By Linda Olejniczak, courtesy SBAM Approved Partner ASE

As employees transition back to the office, they will experience a “re-entry” phase, during which both employees and employers will need to adjust and adapt. This “re-entry” phase is also known as reverse culture shock, a term originally used to describe the impact of returning home from a long period abroad.

This phase can be a shock to our system with changes happening at home and at work. In a recent eBook for employees created by Ulliance, they site examples of workplace changes may include:

  • Working together with individuals you’ve only met virtually
  • New policies and procedures, along with the unplanned and unexpected impacts of these changes
  • Working in a hybrid environment (combination of in-office and remote work)
  • Changes to longstanding practices or workplace culture
  • Coworkers leaving your workplace

It takes time to sort through these changes and adapt.  Uncertainty and frustration (stress!) can accompany these changes.  Remember your employees had 100% ownership of their day including the way they dressed, when they ate, how they sat, if they wore shoes…everything is about to change.   For some it will be a welcomed relief to be back at the office, but for others it will be stressful.  Keep your approach focused for a successful reopening:

  • Determine your plan – remote, office, or hybrid?
  • Set your timeline.
  • Communicate with you workforce.
  • Determine health and safety guidelines.
  • Establish policies and procedures that support your reopening.
  • Manage employee expectations through the transition.
  • Establish an approach for monitoring the success of your plan.

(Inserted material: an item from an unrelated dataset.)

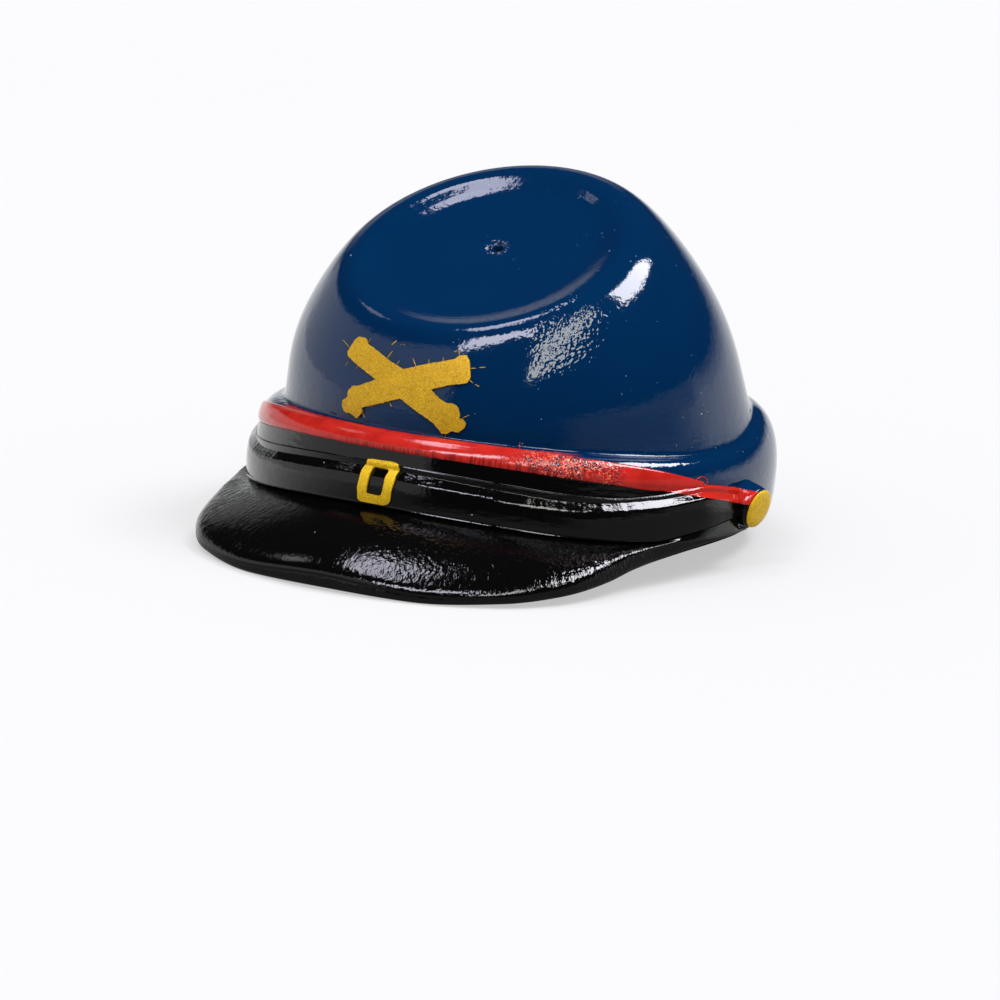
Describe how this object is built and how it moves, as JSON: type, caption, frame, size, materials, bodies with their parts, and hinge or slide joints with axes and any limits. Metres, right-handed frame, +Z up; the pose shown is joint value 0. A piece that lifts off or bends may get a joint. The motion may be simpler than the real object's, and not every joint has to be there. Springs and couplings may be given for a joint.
{
  "type": "kepi cap",
  "caption": "Moulded kepi cap of a toy figure: leaning round crown, thick rolled base, peak, piping, chin strap with buckle and side buttons, crossed cannon badge.",
  "frame": {"origin": "centre of the bottom of the bounding box, on the surface the cap stands on", "axes": "+Z up, -Y towards the tip of the peak, +X towards the wearer's left"},
  "size_m": [0.0138, 0.0152, 0.0088],
  "materials": {
    "navy_plastic": "gloss",
    "black_gloss": "gloss",
    "black_paint": "gloss paint",
    "red_paint": "gloss",
    "gold_buckle": "metallic flake paint",
    "gold_badge": "metallic flake paint",
    "gold_side_button_left": "metallic flake paint",
    "gold_side_button_right": "metallic flake paint"
  },
  "bodies": {
    "root": {"crown_shell": "navy_plastic", "peak": "black_gloss", "chin_strap": "black_paint", "piping": "red_paint", "buckle": "gold_buckle", "crossed_cannons": "gold_badge", "side_button_left": "gold_side_button_left", "side_button_right": "gold_side_button_right"}
  },
  "joints": []
}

That first communication will be critical for ensuring that your team feels safe.  Add some or all of these talking points:

  • Thank them for their patience and understanding during the process
  • Planned return date, including phases if relevant
  • A reminder that at-risk employees can work with HR to identify a plan to address their safety concerns.
  • Key processes that have been implemented to keep employees safe
  • What’s expected of employees – don’t assume they know
  • Available resources to help with stressors, including employee assistance programs (EAPs)

Don’t forget the details:  Did you add new employees or change office buildings?  Create a FAQ on where to park, how to enter the building etc.  Does your staff even know where their badge or key fob is? Make sure you ask.